Currently unavailable on R1, it seems, this budget price R2 disc from cheapie label Prism has a nice transfer of a good print and includes, as is typical for Charles Band movies, a 'making of' featurette. This is a seven-minute promo piece which concentrates on the effects, with some neat behind-the-scenes footage and comments from Schmoeller, Band, Le Mat, David Allen, animatronics engineer Mark Rappaport (Child's Play 3, Demonic Toys, Army of Darkness), make-up man Jason Simmons (who now sculpts licensed Disney figurines!) and uncredited dwarf actor Cindy Sorensen (Beanstalk, The Dark Backward) who provided Pinhead's live-action hands.

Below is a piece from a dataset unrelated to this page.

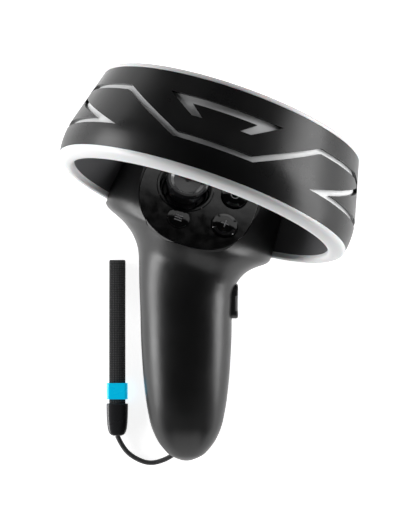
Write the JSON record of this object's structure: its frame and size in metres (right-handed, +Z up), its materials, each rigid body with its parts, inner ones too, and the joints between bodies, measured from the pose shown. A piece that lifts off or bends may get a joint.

There are also filmographies for the main cast and crew but they are pretty useless. Copied direct from the IMDB (hence the special effects are by someone named 'David Allen (II)'), the films are lumped together by decade rather than giving individual years. Barbara Crampton's page has a photograph of Irene Miracle and Miracle's own page includes a biography which misspells Dario Argento's name. There's a trailer too, which refers to Leech Woman as 'Ms Leech; names Miracle, Le Mat, Crampton and Hickey (in that order); and refers to Charles Band as the producer of Re-Animator which I don't believe is strictly true.
The original Puppet Master is a terrific piece of straight-faced, straight-to-video creepiness which has stood the test of time well.